Vietnam has filed a complaint with the World Trade Organization (WTO) over the US’ anti-dumping duties on pangasius.
By formally approaching the WTO, Vietnam requests that “consultations” concerning “certain US anti-dumping laws, regulations, administrative procedures, practices and methodologies, as well as certain anti-dumping determinations in administrative reviews on fish fillets”, the WTO said. The request was circulated to WTO members on Jan. 12.
The request for consultations formally initiates a dispute in the WTO. Consultations give the parties an opportunity to discuss the matter and to find a satisfactory solution without proceeding further with litigation. After 60 days, if consultations have failed to resolve the dispute, the complainant may request adjudication by a panel.
On Jan. 10 Canada too requested similar consultations with the US concerning anti-dumping and countervailing trade procedures.

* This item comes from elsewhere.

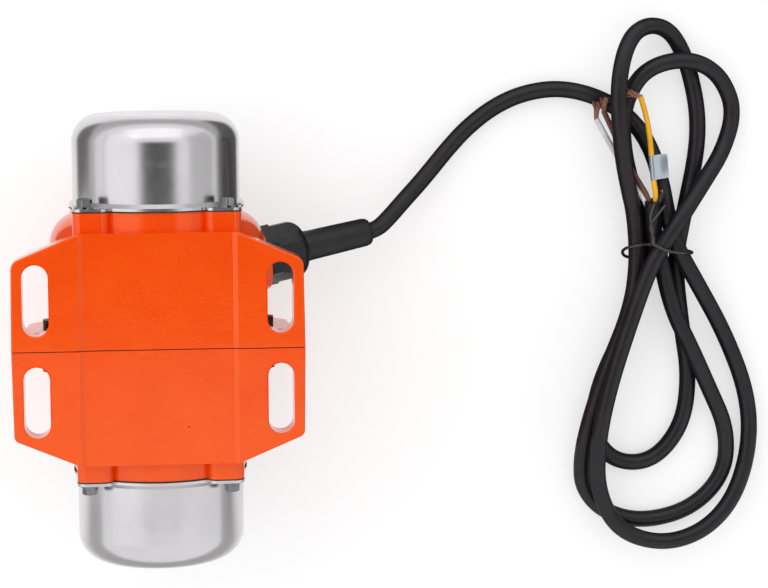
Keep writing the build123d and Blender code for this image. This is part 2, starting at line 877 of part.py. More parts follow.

In September 2017 — when Undercurrent News broke the news that the US Department of Commerce planned to hit each Vietnamese pangasius firm with the same blanket anti-dumping tariff, from March 2018 — one source had suggested Vietnam may take the issue to the WTO.
The DoC had informed lawyers working on trade tariff negotiations between the US and Vietnam that it had assigned a preliminary duty rate of $2.39 per kilogram to each company.
Essentially these preliminary rates — which have no effect until finalized — mean all exporters to the US face the highest-possible Vietnam-wide rate; a move which the industry has appealed against.
Of a WTO complaint, Undercurrent‘s source in Vietnam said: “that’s a five-year process, and though there were some in favor of that, in this case the preferable outcome is certainly that we can hold bilateral talks and straighten this out before March 2018.”